Tabii ki Cunta dönemindeki kadar ağır değil koşullar. Hayatı Cunta’yla tamamıyla kötü anlamda değişmiş biri olarak nankör olamam. En azından şu yazıyı yazabiliyorum mesela. Ama Cunta kafasını sadece Evren ve dönemiyle sınırlı tutmak, o günlerde hiç ses çıkarmayıp hayatını aynen sürdürmeyi başaranların bugünkü çıkışlarını cesur(!) olarak nitelendirebilir miyiz? 1980 Anayasasına “evet” deme olayına hiç girmiyorum bile. “Hayır” kampanyası yapmak bir yana, bu kelimeyi söyleyenin içeri atıldığı korku ve baskı ortamında başka bir sonuç çıkabilir miydi?
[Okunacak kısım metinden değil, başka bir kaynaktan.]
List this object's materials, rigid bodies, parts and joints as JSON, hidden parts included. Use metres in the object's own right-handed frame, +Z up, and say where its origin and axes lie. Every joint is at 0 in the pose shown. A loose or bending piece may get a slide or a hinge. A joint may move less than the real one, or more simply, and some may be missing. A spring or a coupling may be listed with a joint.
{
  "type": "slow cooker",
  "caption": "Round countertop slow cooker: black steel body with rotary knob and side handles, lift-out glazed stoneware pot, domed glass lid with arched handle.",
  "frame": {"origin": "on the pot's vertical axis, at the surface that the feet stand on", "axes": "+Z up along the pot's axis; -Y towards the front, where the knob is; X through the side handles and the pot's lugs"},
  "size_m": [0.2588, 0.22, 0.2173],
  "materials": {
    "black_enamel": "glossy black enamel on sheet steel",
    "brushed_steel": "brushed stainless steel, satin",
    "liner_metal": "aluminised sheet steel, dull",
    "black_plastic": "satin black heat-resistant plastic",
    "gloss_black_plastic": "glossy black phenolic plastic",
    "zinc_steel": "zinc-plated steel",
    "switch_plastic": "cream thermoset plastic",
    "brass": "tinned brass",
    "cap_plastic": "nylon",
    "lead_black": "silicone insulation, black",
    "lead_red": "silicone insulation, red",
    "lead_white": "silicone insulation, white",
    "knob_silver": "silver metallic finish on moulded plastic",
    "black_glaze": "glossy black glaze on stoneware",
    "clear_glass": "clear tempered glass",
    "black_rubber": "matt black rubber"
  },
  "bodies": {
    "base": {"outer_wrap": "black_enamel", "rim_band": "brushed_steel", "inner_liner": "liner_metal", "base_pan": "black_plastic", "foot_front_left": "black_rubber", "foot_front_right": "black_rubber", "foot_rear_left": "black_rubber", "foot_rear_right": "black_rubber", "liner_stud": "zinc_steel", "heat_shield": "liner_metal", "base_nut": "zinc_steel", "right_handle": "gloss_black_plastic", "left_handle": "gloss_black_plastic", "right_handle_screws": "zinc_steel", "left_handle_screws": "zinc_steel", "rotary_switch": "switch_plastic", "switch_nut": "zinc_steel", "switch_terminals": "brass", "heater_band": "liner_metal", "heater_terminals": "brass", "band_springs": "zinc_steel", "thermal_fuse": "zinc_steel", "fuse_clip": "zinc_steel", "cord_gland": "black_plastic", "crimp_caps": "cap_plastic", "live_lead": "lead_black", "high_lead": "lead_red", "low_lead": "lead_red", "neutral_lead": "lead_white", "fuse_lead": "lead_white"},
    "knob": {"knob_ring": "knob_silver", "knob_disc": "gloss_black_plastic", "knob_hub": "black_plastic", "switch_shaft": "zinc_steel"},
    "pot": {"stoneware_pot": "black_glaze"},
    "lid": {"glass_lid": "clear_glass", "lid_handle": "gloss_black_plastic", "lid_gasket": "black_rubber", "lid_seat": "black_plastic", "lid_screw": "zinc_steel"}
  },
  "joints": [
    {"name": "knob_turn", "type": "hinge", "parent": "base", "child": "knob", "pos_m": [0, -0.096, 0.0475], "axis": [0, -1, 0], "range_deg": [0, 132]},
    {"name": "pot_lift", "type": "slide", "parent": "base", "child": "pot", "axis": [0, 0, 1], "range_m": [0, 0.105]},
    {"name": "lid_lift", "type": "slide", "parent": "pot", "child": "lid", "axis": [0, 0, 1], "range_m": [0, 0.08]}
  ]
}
Demokrasinin damarları kesilmişken halk için bu bile “bir oylama”, bir yumuşamaydı aslında. Bundan bir yıl sonra yapılan sınırlı seçimlerde aynı halk Evren’in partisi MDP’ye sadece yüzde 23 oy verecek ve 3 yıl sonra bu parti siyasi hayattan silinecekti.
Onun için halka ve tabana güvenmekten başka çare yok. Önemli olan her durumda haktan, hukuktan, eşitlikten yana olmak.

Hangi kafayla bakıyoruz?
Evren’in emriyle Ankaragücü 1. Lig’e çıkartılırken, Boluspor katledilirken, hakemi, medyası, federasyonu, büyük kulüpleri, “Paşa’nın istediği olsun” diye seferber olmamış mıydı? Futbolun itibarsızlaştırılmasında hiç birimizin katkısı yok mu?
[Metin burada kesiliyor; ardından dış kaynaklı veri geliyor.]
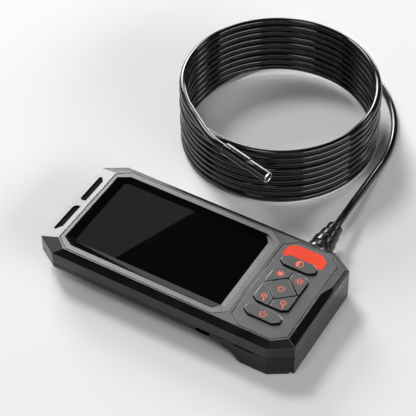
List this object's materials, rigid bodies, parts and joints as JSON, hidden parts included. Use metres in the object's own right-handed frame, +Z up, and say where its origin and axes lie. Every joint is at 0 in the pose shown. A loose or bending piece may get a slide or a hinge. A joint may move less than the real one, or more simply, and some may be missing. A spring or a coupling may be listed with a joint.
{
  "type": "inspection camera",
  "caption": "Handheld inspection camera: octagonal slab with a long screen and raised keys, battery hump under one end, coiled probe cable with a small camera head",
  "frame": {"origin": "centre of the screen unit's outline, on the surface it stands on", "axes": "+Z up through the screen; +X from the screen end to the keypad end; +Y towards the cable side"},
  "size_m": [0.165, 0.2552, 0.0484],
  "materials": {
    "shell": "fine-textured black ABS",
    "plate_grey": "satin dark grey",
    "bezel_grey": "satin mid grey",
    "orange_print": "flat orange-red print film",
    "trim_black": "gloss black",
    "screen_glass": "dark polished cover glass",
    "lcd": "dark display module",
    "flex": "amber polyimide",
    "silicone": "translucent grey silicone",
    "spring_steel": "nickel-plated",
    "circuit_board": "green solder mask",
    "tin": "tin-plated",
    "plug_white": "natural nylon",
    "cable_black": "glossy black PVC",
    "zinc": "black zinc",
    "cell_wrap": "blue shrink wrap",
    "boot_black": "satin black PVC",
    "probe_black": "black anodised",
    "ring_chrome": "polished",
    "clear_window": "clear",
    "led_lens": "white LED",
    "key_grey": "satin charcoal"
  },
  "bodies": {
    "root": {"bottom_shell": "shell", "top_shell": "shell", "face_plate": "plate_grey", "screen_bezel": "bezel_grey", "screen_surround": "trim_black", "keypad_panel": "plate_grey", "label_plate": "orange_print", "key_end_trim": "trim_black", "end_inlays": "trim_black", "cover_glass": "screen_glass", "lcd_panel": "lcd", "lcd_flex": "flex", "keypad_mat": "silicone", "snap_domes": "spring_steel", "key_board": "circuit_board", "main_board": "circuit_board", "shield_can": "tin", "usb_socket": "tin", "card_socket": "tin", "camera_plug": "plug_white", "core_lead": "cable_black", "board_screws": "zinc", "shell_screws": "zinc", "battery_cell": "cell_wrap", "battery_contacts": "spring_steel", "battery_cradle": "shell", "strain_relief": "boot_black", "cable_lead": "cable_black", "cable_coil": "cable_black", "cable_tail": "cable_black", "probe_sleeve": "probe_black", "camera_head": "probe_black", "face_ring": "ring_chrome", "front_window": "clear_window", "led_board": "trim_black", "probe_leds": "led_lens", "lens_barrel": "probe_black", "front_lens": "clear_window", "image_sensor": "circuit_board"},
    "key_light": {"key_light": "key_grey"},
    "key_brighter": {"key_brighter": "key_grey"},
    "key_dimmer": {"key_dimmer": "key_grey"},
    "key_rotate": {"key_rotate": "key_grey"},
    "key_zoom_in": {"key_zoom_in": "key_grey"},
    "key_zoom_out": {"key_zoom_out": "key_grey"},
    "key_power": {"key_power": "key_grey"}
  },
  "joints": [
    {"name": "key_light_press", "type": "slide", "parent": "root", "child": "key_light", "axis": [0, 0, -1], "range_m": [0, 0.0005], "stiffness_N_per_m": 600, "springref_m": -0.0005},
    {"name": "key_brighter_press", "type": "slide", "parent": "root", "child": "key_brighter", "axis": [0, 0, -1], "range_m": [0, 0.0005], "stiffness_N_per_m": 600, "springref_m": -0.0005},
    {"name": "key_dimmer_press", "type": "slide", "parent": "root", "child": "key_dimmer", "axis": [0, 0, -1], "range_m": [0, 0.0005], "stiffness_N_per_m": 600, "springref_m": -0.0005},
    {"name": "key_rotate_press", "type": "slide", "parent": "root", "child": "key_rotate", "axis": [0, 0, -1], "range_m": [0, 0.0005], "stiffness_N_per_m": 600, "springref_m": -0.0005},
    {"name": "key_zoom_in_press", "type": "slide", "parent": "root", "child": "key_zoom_in", "axis": [0, 0, -1], "range_m": [0, 0.0005], "stiffness_N_per_m": 600, "springref_m": -0.0005},
    {"name": "key_zoom_out_press", "type": "slide", "parent": "root", "child": "key_zoom_out", "axis": [0, 0, -1], "range_m": [0, 0.0005], "stiffness_N_per_m": 600, "springref_m": -0.0005},
    {"name": "key_power_press", "type": "slide", "parent": "root", "child": "key_power", "axis": [0, 0, -1], "range_m": [0, 0.0005], "stiffness_N_per_m": 600, "springref_m": -0.0005}
  ]
}
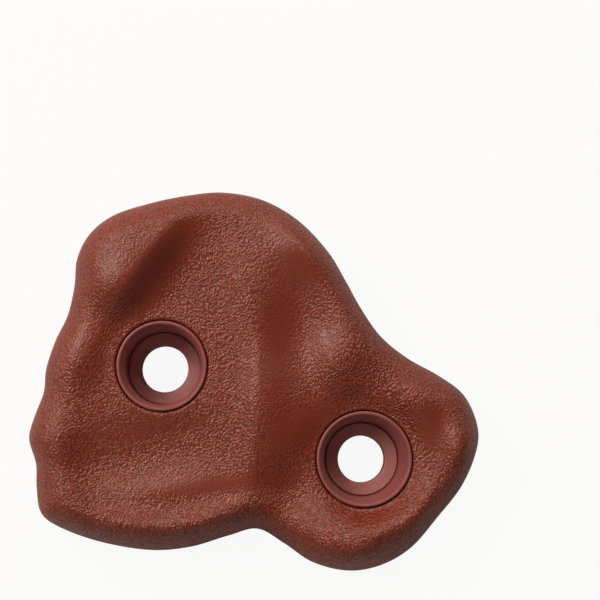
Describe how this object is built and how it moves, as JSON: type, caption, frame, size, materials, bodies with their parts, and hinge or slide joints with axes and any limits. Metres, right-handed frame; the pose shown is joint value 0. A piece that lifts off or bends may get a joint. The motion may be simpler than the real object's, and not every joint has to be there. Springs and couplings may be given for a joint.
{
  "type": "climbing hold",
  "caption": "Lobed climbing hold with a grained, ridged skin over a ribbed hollow back, and lined counterbored bolt holes with seat washers.",
  "frame": {"origin": "on the wall plane, under the middle of the bounding box", "axes": "+Z out of the wall, +X along the longer side towards the narrow lobe, +Y up the hold as pictured"},
  "size_m": [0.1149, 0.097, 0.0267],
  "materials": {
    "grip": "moulded, finely pebbled grain with a soft sheen",
    "cup": "smooth satin",
    "washer": "satin"
  },
  "bodies": {
    "root": {"grip_shell": "grip", "bolt_seat_cup_left": "cup", "bolt_seat_cup_right": "cup", "seat_washer_left": "washer", "seat_washer_right": "washer"}
  },
  "joints": []
}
Bugün de tabanın yani taraftarın ve futbolseverin değil, tepedeki bir avuç muktedirin memnuniyetini gözetmiyor muyuz?
Haksızlıklar, “olmuş bir kere” ya da “güçlüler hep haklıdır” deyip geçiştirilmiyor mu? Haksızlıklara alıştırılmadık mı?
En son örnek; Beşiktaş’ın Gaziantep maçında Demba Ba’ya yapılan penaltının verilmemesi, televizyondan bile net anlaşılan çıkmış topun yardımcı hakemin de gözü önünde devam ettirilmesi ve Gaziantep lehine net bir gol pozisyonuna dönüşmesi ligin kaderini değiştirmeyle sonuçlanan adaletsiz uygulamalar olduğu halde yeterince tepki aldı mı? En fazlası, “bu maçta hakemler Beşiktaş’a ‘büyük takım’ kayırması yapmadı” diye eleştirildi. Demek ki normalleşmiş bir “büyük takım” kayırması var ülkede. Bir de öteki takımlara uygulanan olağan haksızlıklar.
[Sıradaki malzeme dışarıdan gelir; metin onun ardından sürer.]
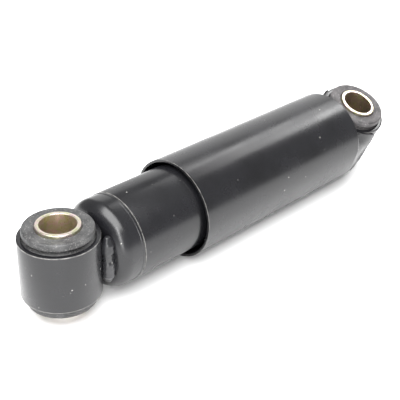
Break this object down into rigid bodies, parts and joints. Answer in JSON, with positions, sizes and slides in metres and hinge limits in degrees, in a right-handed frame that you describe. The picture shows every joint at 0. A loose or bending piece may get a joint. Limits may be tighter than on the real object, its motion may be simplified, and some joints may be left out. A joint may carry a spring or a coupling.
{
  "type": "shock absorber",
  "caption": "Twin-tube telescopic shock absorber with a rubber-bushed eye at either end and a sheet-steel dust cover.",
  "frame": {"origin": "centre of the lower eye: on the lower bolt axis, halfway along the lower sleeve", "axes": "+X along the damper from the lower eye to the upper eye; +Z along the lower bolt axis; the upper bolt axis is turned 24.75 degrees about +X from +Z"},
  "size_m": [0.3551, 0.0748, 0.0738],
  "materials": {
    "black_enamel": "semi-gloss black enamel",
    "bush_rubber": "moulded matte",
    "yellow_zinc": "yellow passivated zinc plating",
    "sintered_steel": "sintered, matte",
    "spring_steel": "rolled strip",
    "plain_steel": "drawn or turned",
    "bronze_bush": "bronze with a dry-running lining",
    "hard_chrome": "ground and hard chromed",
    "band_plastic": "filled PTFE",
    "seal_rubber": "moulded"
  },
  "bodies": {
    "lower_sleeve": {"lower_eye_sleeve": "yellow_zinc"},
    "barrel": {"lower_eye_ring": "black_enamel", "lower_bush": "bush_rubber", "lower_eye_weld": "black_enamel", "base_cap": "black_enamel", "reservoir_tube": "black_enamel", "base_valve_body": "sintered_steel", "base_valve_discs": "spring_steel", "base_valve_bolt": "plain_steel", "base_valve_spring": "spring_steel", "pressure_tube": "plain_steel", "rod_guide": "sintered_steel", "rod_guide_bush": "bronze_bush", "guide_seal_ring": "seal_rubber", "rod_seal": "seal_rubber", "seal_spring": "spring_steel", "closing_plate": "plain_steel", "rod_wiper": "seal_rubber"},
    "base_check": {"base_intake_plate": "spring_steel"},
    "band": {"piston_band": "band_plastic"},
    "rod": {"piston_rod": "hard_chrome", "piston": "sintered_steel", "rebound_discs": "spring_steel", "piston_nut": "plain_steel", "piston_valve_spring": "spring_steel", "piston_stop_washer": "plain_steel", "rebound_stop": "plain_steel", "rebound_bumper": "seal_rubber", "mount_plate": "black_enamel", "rod_weld": "black_enamel", "dust_cover": "black_enamel", "finger_welds": "black_enamel", "upper_eye_weld": "black_enamel", "upper_eye_ring": "black_enamel", "upper_bush": "bush_rubber"},
    "piston_check": {"piston_intake_plate": "spring_steel"},
    "upper_sleeve": {"upper_eye_sleeve": "yellow_zinc"}
  },
  "joints": [
    {"name": "lower_bush_twist", "type": "hinge", "parent": "lower_sleeve", "child": "barrel", "pos_m": [0, 0, 0], "axis": [0, 0, 1], "range_deg": [-15, 15], "stiffness_Nm_per_rad": 120},
    {"name": "rod_slide", "type": "slide", "parent": "barrel", "child": "band", "axis": [1, 0, 0], "range_m": [-0.015, 0.11]},
    {"name": "rod_spin", "type": "hinge", "parent": "band", "child": "rod", "pos_m": [0, 0, 0], "axis": [1, 0, 0], "continuous": true},
    {"name": "upper_bush_twist", "type": "hinge", "parent": "rod", "child": "upper_sleeve", "pos_m": [0.3018, 0, 0], "axis": [0, -0.4187, 0.9081], "range_deg": [-15, 15], "stiffness_Nm_per_rad": 120},
    {"name": "base_check_lift", "type": "slide", "parent": "barrel", "child": "base_check", "axis": [1, 0, 0], "range_m": [0, 0.0012], "stiffness_N_per_m": 300, "springref_m": -0.002, "deforming": ["base_valve_spring"]},
    {"name": "piston_check_lift", "type": "slide", "parent": "rod", "child": "piston_check", "axis": [1, 0, 0], "range_m": [0, 0.0012], "stiffness_N_per_m": 300, "springref_m": -0.002, "deforming": ["piston_valve_spring"]}
  ]
}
Evet Evren öldü, toprağa da verildi ama kurduğu adaletsiz, anti demokratik ülke düzeni birçok bakımdan ayakta. Otoriteye göre kendini ayarlayan, ona eklemlenerek geleceğini garantiye alan “kafa” devam ediyor. Ondan sonra kim cenazeye gitmiş kim gitmemiş ona bakıyoruz. Yani şimdi sadece Evren’nin cenazesine gidenler ve helallik verenler mi Evren zihniyetini sürdürüyorlar bu memlekette?
Önümüzdeki maçlara bir de bu açıdan bakalım mı?